RAW DATA:
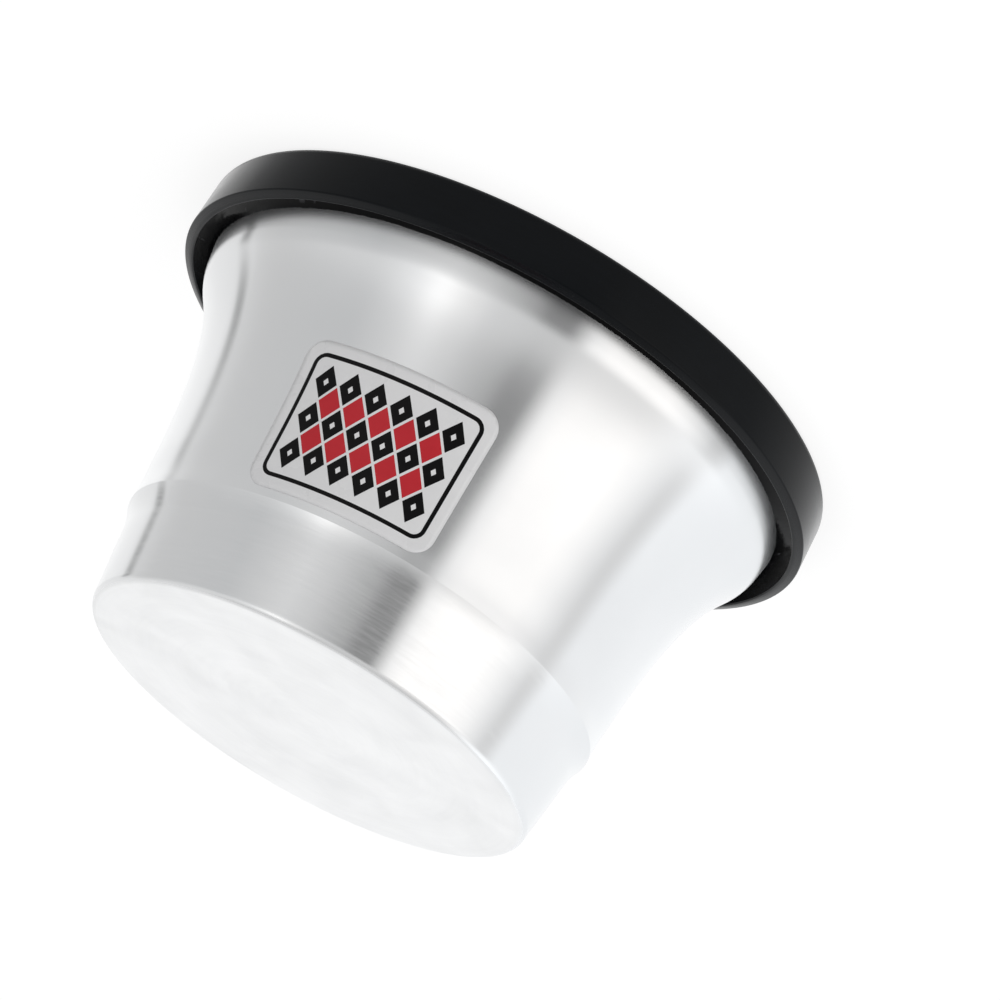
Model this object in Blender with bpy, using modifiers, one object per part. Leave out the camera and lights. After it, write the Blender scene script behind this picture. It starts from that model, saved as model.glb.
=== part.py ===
"""Plunger mute: a spun aluminium cup with a rubber edge ring, its bead of adhesive and a sticker.

The mute stands mouth down. The origin is the centre of the mouth plane and +Z points to the
closed crown. Every size is in metres, and every slope is in degrees from the mute's axis.
"""
from math import cos, pi, radians, sin, tan

import bmesh
import bpy
from mathutils import Vector, geometry

# Cup
CUP_HEIGHT = 0.0840  # mouth plane to the outside of the crown
RIM_RADIUS = 0.0630  # outside of the metal at its rim edge
WALL = 0.0012
CROWN_RADIUS = 0.04624  # where the crown and the base section would meet in a sharp corner
CROWN_BEND = 0.0003  # inside radius of the corner round the crown
BASE_SECTION = 0.0150  # straight section between the crown and the cove
BASE_SLOPE = 7.3
COVE_RADIUS = 0.0156  # the hollow round that carries the base section out to the shoulder
SHOULDER_SLOPE = 26.8  # the end of that round, where the shoulder's crisp line is
WAIST_SLOPE = 2.1  # the wall just past the shoulder
FLARE_SLOPE = 33.0  # the wall at its widest flare
WAIST_PULL = 0.73  # how far each end's slope carries into the flare, as a share of its height
FLARE_PULL = 0.10
RETURN_RADIUS = 0.0080  # the round that turns the flare back towards upright
RETURN_HEIGHT = 0.0135  # where that round ends
RETURN_SLOPE = 10.0  # the wall below it, down to its rim edge

# Rubber edge ring
TRIM_FIT = 0.0003  # clearance to the metal, all round the channel
TRIM_LEG = 0.0042  # outer leg, beside the metal's rim edge
TRIM_WEB = 0.0022  # rubber under the rim edge
TRIM_SKIRT = 0.0102  # height of the outer band
SKIRT_THICKNESS = 0.0022  # the outer leg above the recess's floor
LIP_RISE = 0.0008  # how much higher the end face is at the recess
RECESS_FLOOR = 0.0070
TRIM_DRAFT = 0.0004  # how much the band narrows towards the mouth
MOUTH_EDGE_RADIUS = 0.0012
INNER_LEG = 0.0020
INNER_LEG_HEIGHT = 0.0067
INNER_EDGE_RADIUS = 0.0007

# Bead of adhesive in the recess
BEAD_FIT = 0.0003  # clearance to the metal and to the rubber
BEAD_TOP = 0.0106  # where it climbs the metal
BEAD_EDGE = 0.0082  # where it meets the rubber
BEAD_HOLLOW = 0.0006  # how far its surface sinks between the two

# Sticker
LABEL_WIDTH = 0.0390  # round the wall
LABEL_HEIGHT = 0.0300
LABEL_CORNER = 0.0040
LABEL_THICKNESS = 0.0003
LABEL_FIT = 0.0003  # clearance to the metal
LABEL_CENTRE = 0.0472  # height above the mouth plane
LABEL_BEARING = -73.0  # degrees about +Z from +X

# Fineness
TURN_STEPS = 64
FLARE_PIECES = 10
ROUND_PIECES = 4
LABEL_COLUMNS = 12
LABEL_ROWS = 8
MERGE = 0.00001
SHARP_ANGLE = 24.0


def arc(centre, radius, start_angle, end_angle, pieces):
    """Points of an arc in the (radius, height) plane, both ends included."""
    turn = radians(end_angle - start_angle)
    angles = [radians(start_angle) + turn * step / pieces for step in range(pieces + 1)]
    return [centre + Vector((cos(angle), sin(angle))) * radius for angle in angles]


def outer_wall():
    """The outside of the cup as (radius, height) points, from the crown's centre to the rim edge."""
    base_tan = tan(radians(BASE_SLOPE))
    bend = WALL + CROWN_BEND
    bend_centre = Vector((CROWN_RADIUS - bend / cos(radians(BASE_SLOPE)) + bend * base_tan, CUP_HEIGHT - bend))
    points = [Vector((0.0, CUP_HEIGHT))]
    points += arc(bend_centre, bend, 90.0, BASE_SLOPE, ROUND_PIECES)

    cove_start = Vector((CROWN_RADIUS + BASE_SECTION * base_tan, CUP_HEIGHT - BASE_SECTION))
    outward = Vector((cos(radians(BASE_SLOPE)), sin(radians(BASE_SLOPE))))
    cove_centre = cove_start + outward * COVE_RADIUS
    points += arc(cove_centre, COVE_RADIUS, 180.0 + BASE_SLOPE, 180.0 + SHOULDER_SLOPE, ROUND_PIECES)

    rim_edge = Vector((RIM_RADIUS, TRIM_WEB + TRIM_FIT + WALL * sin(radians(RETURN_SLOPE))))
    return_tan = tan(radians(RETURN_SLOPE))
    return_end = Vector((RIM_RADIUS - (RETURN_HEIGHT - rim_edge.y) * return_tan, RETURN_HEIGHT))
    return_out = Vector((cos(radians(RETURN_SLOPE)), sin(radians(RETURN_SLOPE))))
    return_centre = return_end - return_out * RETURN_RADIUS
    rim_arc = arc(return_centre, RETURN_RADIUS, FLARE_SLOPE, RETURN_SLOPE, ROUND_PIECES)
    waist = points[-1]
    flare = rim_arc[0]
    height = waist.y - flare.y
    waist_way = Vector((sin(radians(WAIST_SLOPE)), -cos(radians(WAIST_SLOPE))))
    flare_way = Vector((sin(radians(FLARE_SLOPE)), -cos(radians(FLARE_SLOPE))))
    waist_handle = waist + waist_way * height * WAIST_PULL
    flare_handle = flare - flare_way * height * FLARE_PULL
    curve = geometry.interpolate_bezier(waist, waist_handle, flare_handle, flare, FLARE_PIECES + 1)
    points += [Vector(point[:2]) for point in curve[1:]]
    points += rim_arc[1:]
    return points + [rim_edge]


def moved_inward(points, distance):
    """The same profile a constant distance nearer the axis, with mitred corners."""
    normals = []
    for first, second in zip(points, points[1:]):
        way = (second - first).normalized()
        normals.append(Vector((way.y, -way.x)))
    moved = []
    for index, point in enumerate(points):
        before = normals[max(index - 1, 0)]
        after = normals[min(index, len(normals) - 1)]
        middle = (before + after).normalized()
        moved.append(point + middle * distance / middle.dot(after))
    return moved


def radius_at(points, height):
    """The profile's radius at a height, on the run from the crown to the rim."""
    for first, second in zip(points, points[1:]):
        if second.y <= height <= first.y and first.y > second.y:
            return first.x + (second.x - first.x) * (first.y - height) / (first.y - second.y)
    nearest = points[-1] if height < points[-1].y else points[0]
    return nearest.x


def trim_section(wall):
    """The rubber ring's closed section: down its outside, in across the mouth, up and round."""
    channel_outside = RIM_RADIUS + TRIM_FIT
    outside = channel_outside + TRIM_LEG
    land_outside = outside - TRIM_DRAFT
    recess_outside = outside - SKIRT_THICKNESS
    channel_top = radius_at(moved_inward(wall, -TRIM_FIT), RECESS_FLOOR)
    inner_wall = moved_inward(wall, WALL + TRIM_FIT)
    channel_inside = radius_at(inner_wall, TRIM_WEB + TRIM_FIT)
    leg_top = radius_at(inner_wall, INNER_LEG_HEIGHT)
    inside = leg_top - INNER_LEG

    section = [Vector((outside, TRIM_SKIRT))]
    mouth_centre = Vector((land_outside - MOUTH_EDGE_RADIUS, MOUTH_EDGE_RADIUS))
    section += arc(mouth_centre, MOUTH_EDGE_RADIUS, 0.0, -90.0, ROUND_PIECES)
    inner_centre = Vector((inside + INNER_EDGE_RADIUS, INNER_EDGE_RADIUS))
    section += arc(inner_centre, INNER_EDGE_RADIUS, -90.0, -180.0, ROUND_PIECES)
    top_centre = Vector((inside + INNER_EDGE_RADIUS, INNER_LEG_HEIGHT - INNER_EDGE_RADIUS))
    section += arc(top_centre, INNER_EDGE_RADIUS, 180.0, 90.0, ROUND_PIECES)
    section.append(Vector((leg_top, INNER_LEG_HEIGHT)))
    section.append(Vector((channel_inside, TRIM_WEB)))
    section.append(Vector((channel_outside, TRIM_WEB)))
    section.append(Vector((channel_top, RECESS_FLOOR)))
    section.append(Vector((recess_outside, RECESS_FLOOR)))
    section.append(Vector((recess_outside, TRIM_SKIRT + LIP_RISE)))
    return section


def bead_section(wall):
    """The adhesive's closed section: it fills the recess and climbs the metal."""
    outside = RIM_RADIUS + TRIM_FIT + TRIM_LEG - SKIRT_THICKNESS - BEAD_FIT
    foot = RECESS_FLOOR + BEAD_FIT
    metal_side = moved_inward(wall, -BEAD_FIT)
    inner = [Vector((radius_at(metal_side, height), height)) for height in (foot, BEAD_EDGE, BEAD_TOP)]
    edge = Vector((outside, BEAD_EDGE))
    across = inner[-1] - edge
    sunk = Vector((across.y, -across.x)).normalized() * BEAD_HOLLOW
    hollow = (edge + inner[-1]) / 2.0 - sunk
    return [edge, Vector((outside, foot))] + inner + [hollow]


def material(name, color, roughness, metallic):
    """A Principled material."""
    made = bpy.data.materials.new(name)
    made.use_nodes = True
    shader = made.node_tree.nodes["Principled BSDF"]
    shader.inputs["Base Color"].default_value = (*color, 1.0)
    shader.inputs["Roughness"].default_value = roughness
    shader.inputs["Metallic"].default_value = metallic
    made.diffuse_color = (*color, 1.0)
    return made


def turned(name, profile, closed, collection):
    """A profile in the XZ plane, turned about Z by a Screw modifier."""
    shape = bmesh.new()
    verts = [shape.verts.new((point.x, 0.0, point.y)) for point in profile]
    for first, second in zip(verts, verts[1:]):
        shape.edges.new((first, second))
    if closed:
        shape.edges.new((verts[-1], verts[0]))
    mesh = bpy.data.meshes.new(name)
    shape.to_mesh(mesh)
    shape.free()
    piece = bpy.data.objects.new(name, mesh)
    collection.objects.link(piece)
    screw = piece.modifiers.new("turn", "SCREW")
    screw.axis = "Z"
    screw.angle = 2.0 * pi
    screw.steps = TURN_STEPS
    screw.render_steps = TURN_STEPS
    screw.use_merge_vertices = True
    screw.merge_threshold = MERGE
    return piece


def thicken(piece, thickness, offset):
    """Gives an open surface its wall: offset -1 builds inwards, 1 outwards."""
    solid = piece.modifiers.new("wall", "SOLIDIFY")
    solid.thickness = thickness
    solid.offset = offset
    solid.use_even_offset = True


def wrapped_label(wall, collection):
    """A flat sticker with round corners, cut into strips and laid on the wall at +X."""
    shape = bmesh.new()
    bmesh.ops.create_grid(shape, x_segments=1, y_segments=1, size=0.5)
    bmesh.ops.scale(shape, vec=(LABEL_WIDTH, LABEL_HEIGHT, 1.0), verts=shape.verts)
    bmesh.ops.bevel(
        shape, geom=shape.verts[:], offset=LABEL_CORNER, offset_type="OFFSET", affect="VERTICES",
        segments=ROUND_PIECES, profile=0.5, material=-1,
    )
    for direction, size, count in (((1, 0, 0), LABEL_WIDTH, LABEL_COLUMNS), ((0, 1, 0), LABEL_HEIGHT, LABEL_ROWS)):
        for step in range(1, count):
            place = Vector(direction) * size * (step / count - 0.5)
            whole = shape.verts[:] + shape.edges[:] + shape.faces[:]
            bmesh.ops.bisect_plane(shape, geom=whole, dist=MERGE, plane_co=place, plane_no=direction)
    centre_radius = radius_at(wall, LABEL_CENTRE)
    for vert in shape.verts:
        height = LABEL_CENTRE + vert.co.y
        turn = vert.co.x / centre_radius
        radius = radius_at(wall, height) + LABEL_FIT
        vert.co = (radius * cos(turn), radius * sin(turn), height)
    mesh = bpy.data.meshes.new("label")
    shape.to_mesh(mesh)
    shape.free()
    piece = bpy.data.objects.new("label", mesh)
    collection.objects.link(piece)
    piece.rotation_euler.z = radians(LABEL_BEARING)
    return piece


def finish(piece, look, origin):
    """Applies the modifiers, shades the round faces smooth and hangs the piece on the origin."""
    graph = bpy.context.evaluated_depsgraph_get()
    mesh = bpy.data.meshes.new_from_object(piece.evaluated_get(graph))
    piece.modifiers.clear()
    piece.data = mesh
    mesh.name = piece.name
    mesh.shade_smooth()
    mesh.set_sharp_from_angle(angle=radians(SHARP_ANGLE))
    mesh.materials.clear()
    mesh.materials.append(look)
    piece.parent = origin


def build():
    """Builds the mute's four pieces."""
    for old in list(bpy.data.objects):
        bpy.data.objects.remove(old, do_unlink=True)
    parts = bpy.data.collections.new("plunger_mute")
    bpy.context.scene.collection.children.link(parts)
    origin = bpy.data.objects.new("mouth_centre", None)
    parts.objects.link(origin)

    wall = outer_wall()

    cup = turned("cup_shell", wall, False, parts)
    thicken(cup, WALL, -1.0)
    finish(cup, material("spun_aluminium", (0.80, 0.81, 0.82), 0.28, 1.0), origin)

    trim = turned("rim_trim", trim_section(wall), True, parts)
    finish(trim, material("black_rubber", (0.012, 0.012, 0.014), 0.42, 0.0), origin)

    bead = turned("trim_adhesive", bead_section(wall), True, parts)
    finish(bead, material("cured_adhesive", (0.10, 0.10, 0.11), 0.15, 0.0), origin)

    label = wrapped_label(wall, parts)
    thicken(label, LABEL_THICKNESS, 1.0)
    finish(label, material("label_vinyl", (0.86, 0.86, 0.86), 0.30, 0.0), origin)


build()
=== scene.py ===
"""Looks of the plunger mute: spun aluminium cup, rubber edge ring, adhesive bead and sticker."""
from math import cos, pi, radians, sin, tan

import bmesh
import bpy
from mathutils import Matrix, Vector, geometry, noise


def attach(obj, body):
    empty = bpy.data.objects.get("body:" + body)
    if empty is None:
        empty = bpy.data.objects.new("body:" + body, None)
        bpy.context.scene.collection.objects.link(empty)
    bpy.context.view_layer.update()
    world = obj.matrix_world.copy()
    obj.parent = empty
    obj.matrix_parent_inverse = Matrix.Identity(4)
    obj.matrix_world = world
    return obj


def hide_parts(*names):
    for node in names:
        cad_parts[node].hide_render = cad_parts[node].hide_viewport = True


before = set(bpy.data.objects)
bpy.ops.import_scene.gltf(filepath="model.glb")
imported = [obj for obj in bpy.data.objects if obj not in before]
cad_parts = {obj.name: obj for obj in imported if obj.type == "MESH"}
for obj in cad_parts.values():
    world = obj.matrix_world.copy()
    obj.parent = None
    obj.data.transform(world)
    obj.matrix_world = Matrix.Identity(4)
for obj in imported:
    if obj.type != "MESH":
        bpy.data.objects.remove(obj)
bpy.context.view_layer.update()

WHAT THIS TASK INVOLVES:
Copy, please, exactly the lines that start at the first line of the data and end at the line containing "RETURN_SLOPE = 10.0", both kept and no others.

FINAL RESULT:
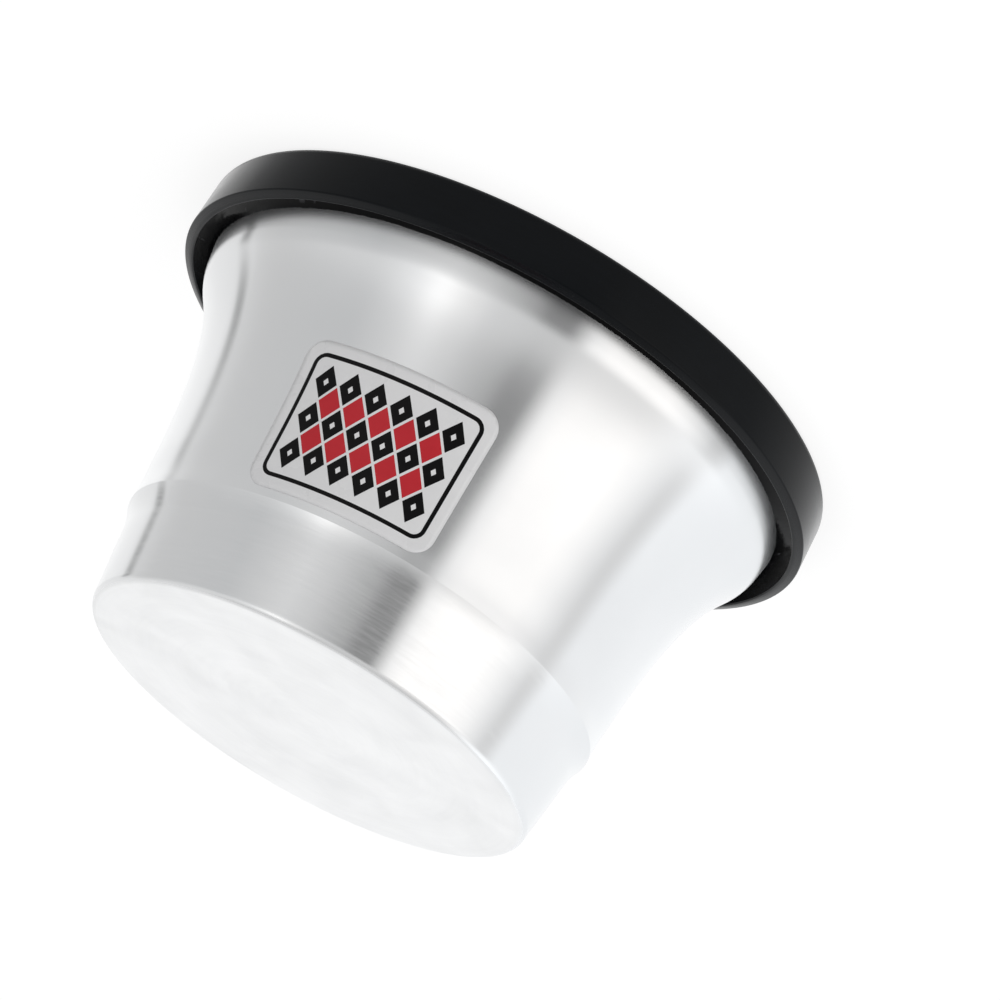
Model this object in Blender with bpy, using modifiers, one object per part. Leave out the camera and lights. After it, write the Blender scene script behind this picture. It starts from that model, saved as model.glb.
=== part.py ===
"""Plunger mute: a spun aluminium cup with a rubber edge ring, its bead of adhesive and a sticker.

The mute stands mouth down. The origin is the centre of the mouth plane and +Z points to the
closed crown. Every size is in metres, and every slope is in degrees from the mute's axis.
"""
from math import cos, pi, radians, sin, tan

import bmesh
import bpy
from mathutils import Vector, geometry

# Cup
CUP_HEIGHT = 0.0840  # mouth plane to the outside of the crown
RIM_RADIUS = 0.0630  # outside of the metal at its rim edge
WALL = 0.0012
CROWN_RADIUS = 0.04624  # where the crown and the base section would meet in a sharp corner
CROWN_BEND = 0.0003  # inside radius of the corner round the crown
BASE_SECTION = 0.0150  # straight section between the crown and the cove
BASE_SLOPE = 7.3
COVE_RADIUS = 0.0156  # the hollow round that carries the base section out to the shoulder
SHOULDER_SLOPE = 26.8  # the end of that round, where the shoulder's crisp line is
WAIST_SLOPE = 2.1  # the wall just past the shoulder
FLARE_SLOPE = 33.0  # the wall at its widest flare
WAIST_PULL = 0.73  # how far each end's slope carries into the flare, as a share of its height
FLARE_PULL = 0.10
RETURN_RADIUS = 0.0080  # the round that turns the flare back towards upright
RETURN_HEIGHT = 0.0135  # where that round ends
RETURN_SLOPE = 10.0  # the wall below it, down to its rim edge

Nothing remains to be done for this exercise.